Andrew McCloskey, head of research and development at AVEVA

Andrew McCloskey, head of research and development at AVEVA

We have all heard the talk surrounding big data, and what it promises to deliver, but how do you actually capitalise on it for your business? Andrew McCloskey, head of research and development at AVEVA, explains. 

When big data comes to mind, what do you think of? Big data is a term used to describe extremely large data sets that may be analysed to reveal patterns, trends, and impact of human interactions. In most enterprise scenarios the volume of structured and unstructured data is too big, or it exceeds current processing capacity.

Unlocking the power of industrial data is the holy grail for many companies. Big Data has the potential to help companies improve operations and make faster, smarter decisions. But where should you start?

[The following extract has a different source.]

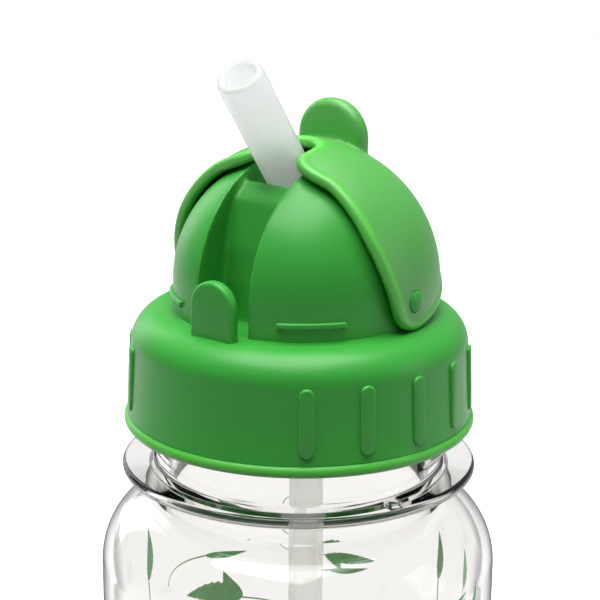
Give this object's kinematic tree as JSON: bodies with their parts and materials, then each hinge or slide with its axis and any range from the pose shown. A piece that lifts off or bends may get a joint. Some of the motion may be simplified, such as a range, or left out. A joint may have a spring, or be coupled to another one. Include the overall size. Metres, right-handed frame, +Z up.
{
  "type": "kids water bottle",
  "caption": "Clear kids water bottle with a green screw lid, a turning visor, a bending silicone spout and a straw.",
  "frame": {"origin": "centre of the base, on the surface that the bottle stands on", "axes": "+Z up along the bottle, -Y the front, towards which the spout leans, X along the visor's pivots"},
  "size_m": [0.073, 0.073, 0.2136],
  "materials": {
    "clear_plastic": "clear, polished",
    "green_plastic": "satin with a fine spark texture on the visor",
    "silicone": "translucent, soft satin",
    "straw_plastic": "translucent, satin",
    "seal_rubber": "matt"
  },
  "bodies": {
    "bottle": {"bottle_body": "clear_plastic"},
    "seal": {"lid_gasket": "seal_rubber"},
    "lid": {"screw_lid": "green_plastic", "spout_root": "silicone", "straw_tube": "straw_plastic", "vent_valve": "seal_rubber"},
    "cover": {"visor": "green_plastic"},
    "spout": {"spout_tip": "silicone"}
  },
  "joints": [
    {"name": "lid_rise", "type": "slide", "parent": "bottle", "child": "seal", "axis": [0, 0, 1], "range_m": [0, 0.00675]},
    {"name": "lid_turn", "type": "hinge", "parent": "seal", "child": "lid", "pos_m": [0, 0, 0.155], "axis": [0, 0, 1], "range_deg": [0, 540]},
    {"name": "visor_tilt", "type": "hinge", "parent": "lid", "child": "cover", "pos_m": [0, 0, 0.1726], "axis": [1, 0, 0], "range_deg": [0, 62]},
    {"name": "spout_fold", "type": "hinge", "parent": "lid", "child": "spout", "pos_m": [0, -0.0113, 0.19403], "axis": [1, 0, 0], "range_deg": [0, 134.1], "deforming": ["spout_root"]}
  ],
  "couplings": [
    {"joint": "lid_rise", "follows": "lid_turn", "m_per_rad": 0.0007162},
    {"joint": "spout_fold", "follows": "visor_tilt", "ratio": 2.1613}
  ]
}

Digital technology can help you design, manufacture, deliver, support and maintain products faster, more efficiently, and at lower costs. By bringing together previously inaccessible data streams, enhancing live visibility and analysis of your operations, and driving actionable insights based on better information, you can improve enterprise performance by: reducing unscheduled downtime; improving regulatory compliance and safety; integrating supply chain logistics with customer operations; optimising maintenance strategies; enhancing situational awareness; reducing waste; and increasing overall equipment effectiveness.

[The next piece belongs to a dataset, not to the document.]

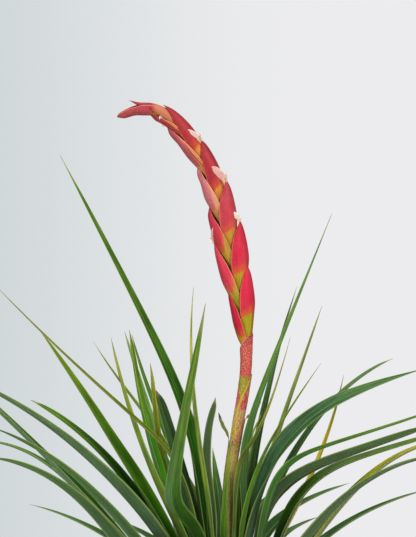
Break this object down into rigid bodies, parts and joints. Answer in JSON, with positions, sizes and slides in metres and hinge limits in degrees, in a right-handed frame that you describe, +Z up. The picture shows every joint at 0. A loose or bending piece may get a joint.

Key to achieving these benefits is creating a seamless and continual stream of process and production data that is integrated with accurate historic operations information and then contextualised into new insights on your overall enterprise. Furthermore, new digital tools can tap into these existing data stores and synthesise them with operational data. This process generates improved insights on how to maximise value creation across asset and operations lifecycles.

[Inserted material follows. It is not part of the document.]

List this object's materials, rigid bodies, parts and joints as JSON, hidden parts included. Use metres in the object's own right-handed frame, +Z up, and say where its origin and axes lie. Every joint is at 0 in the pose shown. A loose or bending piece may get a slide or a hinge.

Untangled data, new insights

Digital transformation merges the latest innovative tools and processes with your in-house domain expertise. This enables not only the contextualisation of new and existing data but also delivers actionable insights and information. The enterprise can then execute upon these new insights and close the loop towards continuous process improvement. This takes time and often involves adopting many diverse technologies and processes to continually build momentum towards sustained operational excellence.

For example, the National Grid Corporation of the Philippines (NGCP), is responsible for delivering safe and reliable power to customers in the Philippines using more than 21,000 circuit kilometres of transmission lines. Cost, resource and energy optimisation pressure drove NGCP to invest further into actionable intelligence. The average modern plant has tens of thousands of sensor data elements, and organisations need the proper context to take advantage of that information. By using AVEVA’s data management solution, NGCP consolidates data from control, monitoring and business systems in a fully redundant server architecture, protecting the company’s data in the event of an unexpected shutdown. Control centre operators can now access high-fidelity, real-time data to improve decision support while aligning with a strategic initiative to upgrade, expand and strengthen transmission operations.

Collect, visualise and analyse

The faster your team can collect, visualise and analyse data, the faster it is empowered to take insightful action that will benefit your operations and your customers. The overall tactical objective in achieving digital transformation is to create a real-time operational control loop that accurately and efficiently manages your enterprise, based on information and analytics:


  • Real-time operational information to understand what is happening in real-time and enable the condition management of asset and operations lifecycles. For example, a dashboard displaying the vibration frequency of a rotating asset such as a turbine during operation, provides real-time understanding of the asset’s operational behavior and state.
  • Accurate historical information helps you to understand what has happened in the past to create intelligence around operational behavior of assets. Through operational trends, display of KPIs and dashboards, you can create abstract views of operational states. For example, a graph may be displayed on a dashboard showing the turbine’s past vibration frequency during operation. This can be compared to the real-time vibration frequency, creating intelligence on the asset’s long-term operational trends.
  • Predictive analytics is used for what-if type modeling. Integrating up real-time and historical data enables your team to assess potential outcomes of operational states and behaviors, even accounting for tertiary variables. Deterministic or non-deterministic models can then be applied for open-loop simulation and predictive analytics. For example, given the turbine’s current maintenance state, you can now estimate how long it can run before it fails.
  • Prescriptive analytics describes what’s needed to optimise asset and operations lifecycles. Scenario-based guidance is created and delivered through learning elements and closed-loop algorithms to enable your team to calibrate planning and scheduling across the entire enterprise value chain. For example, using a unified supply chain model, scenario-based calculations can be used to optimise maintenance schedules and performance, minimizing impact to your operations.


The use of Big Data is becoming a crucial way for leading companies to outperform their peers. In most industries, established competitors and new entrants alike will leverage data-driven strategies to innovate, compete, and capture value.

Major investments upfront are not required to begin a digital transformation journey. According to McKinsey & Company, when technologies, such as intelligent data management, cloud, advanced analytics, and digital twins are pursued as part of an organisational digital strategy, they can play a role in improving operating margins by as much as 20%.